Mormon missionaries argue with preachers from the Black Hebrew Israelite Church. This Bible bash was less about religion and more about freedom of speech.

That day, we argued with those preachers for 45 minutes until the police came and made us leave for disturbing the peace. That was the last (and the best) Bible bash I had on my mission.

He who controls information...

The reason I was so passionate about that last debate was because the real fight had nothing to do with religion. It was about communication, itself. It was about freedom of speech. How dare they silence my voice.

But to me, the implications of this event were frightening. I was raised to believe that everyone agreed on the right to free speech. But between this event and the time I was silenced by my assistant principle, I started realizing, not everyone believes in free speech. Some people think the world would be a better place if certain people were silenced and certain ideas were censored. 

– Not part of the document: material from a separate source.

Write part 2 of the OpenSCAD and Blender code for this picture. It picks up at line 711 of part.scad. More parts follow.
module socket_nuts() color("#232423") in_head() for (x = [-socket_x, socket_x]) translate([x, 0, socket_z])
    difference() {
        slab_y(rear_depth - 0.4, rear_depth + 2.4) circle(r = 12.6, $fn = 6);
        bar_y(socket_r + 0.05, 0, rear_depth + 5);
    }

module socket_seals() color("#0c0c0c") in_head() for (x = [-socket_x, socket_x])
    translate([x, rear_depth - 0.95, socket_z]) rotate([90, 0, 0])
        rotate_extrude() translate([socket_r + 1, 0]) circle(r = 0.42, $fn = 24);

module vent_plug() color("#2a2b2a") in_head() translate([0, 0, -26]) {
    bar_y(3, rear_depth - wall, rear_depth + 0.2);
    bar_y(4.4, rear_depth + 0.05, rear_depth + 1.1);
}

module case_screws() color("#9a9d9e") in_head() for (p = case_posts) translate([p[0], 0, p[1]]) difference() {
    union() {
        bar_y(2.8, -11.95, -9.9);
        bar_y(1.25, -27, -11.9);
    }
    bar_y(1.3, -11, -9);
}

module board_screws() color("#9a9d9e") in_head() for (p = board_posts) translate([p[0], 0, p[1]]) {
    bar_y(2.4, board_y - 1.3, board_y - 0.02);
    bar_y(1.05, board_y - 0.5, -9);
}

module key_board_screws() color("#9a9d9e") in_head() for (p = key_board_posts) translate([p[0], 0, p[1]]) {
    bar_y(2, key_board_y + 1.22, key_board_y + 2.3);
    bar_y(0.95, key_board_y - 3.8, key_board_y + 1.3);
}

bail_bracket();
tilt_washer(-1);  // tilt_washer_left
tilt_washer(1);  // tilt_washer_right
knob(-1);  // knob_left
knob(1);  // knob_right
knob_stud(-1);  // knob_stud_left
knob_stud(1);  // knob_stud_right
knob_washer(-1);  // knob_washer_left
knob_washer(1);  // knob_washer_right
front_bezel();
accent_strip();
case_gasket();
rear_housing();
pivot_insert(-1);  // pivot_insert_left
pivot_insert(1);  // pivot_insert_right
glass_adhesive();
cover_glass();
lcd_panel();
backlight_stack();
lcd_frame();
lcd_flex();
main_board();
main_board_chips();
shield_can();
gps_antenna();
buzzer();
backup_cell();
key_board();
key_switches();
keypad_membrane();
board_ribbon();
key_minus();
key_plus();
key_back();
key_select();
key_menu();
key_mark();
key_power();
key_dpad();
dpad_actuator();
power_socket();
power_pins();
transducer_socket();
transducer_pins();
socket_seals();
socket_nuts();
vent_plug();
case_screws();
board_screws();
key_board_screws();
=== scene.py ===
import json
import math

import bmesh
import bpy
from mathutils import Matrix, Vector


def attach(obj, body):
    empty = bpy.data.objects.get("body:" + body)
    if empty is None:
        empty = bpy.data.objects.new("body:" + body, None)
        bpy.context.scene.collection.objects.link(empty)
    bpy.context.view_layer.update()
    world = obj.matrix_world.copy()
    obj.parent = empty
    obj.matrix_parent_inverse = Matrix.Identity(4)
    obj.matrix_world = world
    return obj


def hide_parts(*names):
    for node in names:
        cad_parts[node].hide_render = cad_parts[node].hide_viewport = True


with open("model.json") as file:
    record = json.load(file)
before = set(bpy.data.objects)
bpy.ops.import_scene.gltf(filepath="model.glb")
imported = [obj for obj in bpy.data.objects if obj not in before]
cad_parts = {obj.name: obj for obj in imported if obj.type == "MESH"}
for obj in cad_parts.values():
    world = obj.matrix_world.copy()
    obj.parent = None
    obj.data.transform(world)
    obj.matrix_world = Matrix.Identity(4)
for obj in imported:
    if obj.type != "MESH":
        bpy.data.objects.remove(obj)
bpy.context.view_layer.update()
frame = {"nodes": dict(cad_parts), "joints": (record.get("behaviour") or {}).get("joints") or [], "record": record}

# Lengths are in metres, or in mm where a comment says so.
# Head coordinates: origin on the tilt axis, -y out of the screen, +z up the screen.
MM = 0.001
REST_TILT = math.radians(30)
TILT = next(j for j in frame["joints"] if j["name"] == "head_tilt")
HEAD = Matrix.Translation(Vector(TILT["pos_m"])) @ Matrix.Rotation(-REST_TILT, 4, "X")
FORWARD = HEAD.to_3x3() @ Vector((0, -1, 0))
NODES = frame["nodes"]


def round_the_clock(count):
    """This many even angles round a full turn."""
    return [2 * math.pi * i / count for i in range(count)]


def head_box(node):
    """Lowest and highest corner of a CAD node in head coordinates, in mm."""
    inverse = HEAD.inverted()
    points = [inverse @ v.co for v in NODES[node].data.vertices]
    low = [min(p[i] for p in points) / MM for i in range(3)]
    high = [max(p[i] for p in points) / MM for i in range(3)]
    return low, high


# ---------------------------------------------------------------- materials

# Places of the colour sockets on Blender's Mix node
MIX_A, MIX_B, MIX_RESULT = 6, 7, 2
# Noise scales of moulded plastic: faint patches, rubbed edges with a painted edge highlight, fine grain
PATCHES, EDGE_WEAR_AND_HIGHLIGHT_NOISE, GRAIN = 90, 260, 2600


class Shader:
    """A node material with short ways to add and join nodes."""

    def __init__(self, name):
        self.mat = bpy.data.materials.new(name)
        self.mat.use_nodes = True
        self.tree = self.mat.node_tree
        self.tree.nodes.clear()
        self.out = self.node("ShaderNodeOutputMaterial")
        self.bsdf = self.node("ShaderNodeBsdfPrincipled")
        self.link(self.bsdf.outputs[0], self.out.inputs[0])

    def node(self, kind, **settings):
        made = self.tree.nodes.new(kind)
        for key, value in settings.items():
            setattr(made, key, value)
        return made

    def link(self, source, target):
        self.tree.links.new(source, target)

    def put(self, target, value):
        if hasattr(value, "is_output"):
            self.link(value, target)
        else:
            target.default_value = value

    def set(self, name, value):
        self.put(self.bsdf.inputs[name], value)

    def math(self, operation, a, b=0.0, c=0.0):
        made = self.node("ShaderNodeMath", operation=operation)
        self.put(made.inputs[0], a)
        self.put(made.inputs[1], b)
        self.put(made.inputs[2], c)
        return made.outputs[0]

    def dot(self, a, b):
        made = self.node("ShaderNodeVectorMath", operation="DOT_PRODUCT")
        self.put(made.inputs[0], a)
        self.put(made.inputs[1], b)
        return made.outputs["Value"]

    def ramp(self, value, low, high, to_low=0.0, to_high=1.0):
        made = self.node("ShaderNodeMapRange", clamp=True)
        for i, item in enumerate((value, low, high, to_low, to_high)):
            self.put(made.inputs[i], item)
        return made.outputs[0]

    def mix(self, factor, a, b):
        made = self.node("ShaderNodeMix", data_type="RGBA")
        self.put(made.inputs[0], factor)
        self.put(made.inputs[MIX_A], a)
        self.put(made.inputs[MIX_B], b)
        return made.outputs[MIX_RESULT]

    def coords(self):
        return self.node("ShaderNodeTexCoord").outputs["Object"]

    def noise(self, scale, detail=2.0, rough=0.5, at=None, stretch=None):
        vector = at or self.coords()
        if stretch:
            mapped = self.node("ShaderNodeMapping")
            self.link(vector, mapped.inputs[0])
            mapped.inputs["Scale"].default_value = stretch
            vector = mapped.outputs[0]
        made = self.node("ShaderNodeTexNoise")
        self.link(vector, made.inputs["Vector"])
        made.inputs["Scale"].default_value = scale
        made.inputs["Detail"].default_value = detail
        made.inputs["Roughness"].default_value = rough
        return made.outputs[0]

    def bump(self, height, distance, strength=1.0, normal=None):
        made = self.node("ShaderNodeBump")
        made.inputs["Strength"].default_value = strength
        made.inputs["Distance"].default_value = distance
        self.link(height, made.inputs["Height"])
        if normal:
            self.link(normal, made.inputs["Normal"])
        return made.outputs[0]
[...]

This is bad because freedom of speech is freedom to influence. Every time a person speaks, they are trying to persuade someone to do or believe something. But if only one party is given the microphone, that entity has complete control to manipulate society and determine our future. They can control what laws get passed and what laws are invalid. They can control who is elected and who is imprisoned. They can control the fate of the world unto our eternal misery and ultimate collapse. 

In his book 1984, George Orwell said, "Those who control the flow of information hold the ultimate power in the society. This turns the flow of information and technology, into a tool of fear and pure control."

That said, I wondered: What power does America, actually, have to guarantee free speech among citizens? And what power do other organizations have to silence people?

At the close of 2003, my missionary obligation had come to an end. I felt that it was a worthy chapter in my story for God. I learned about modern cultures and religions. I also learned about the ancient cultures of the Bible.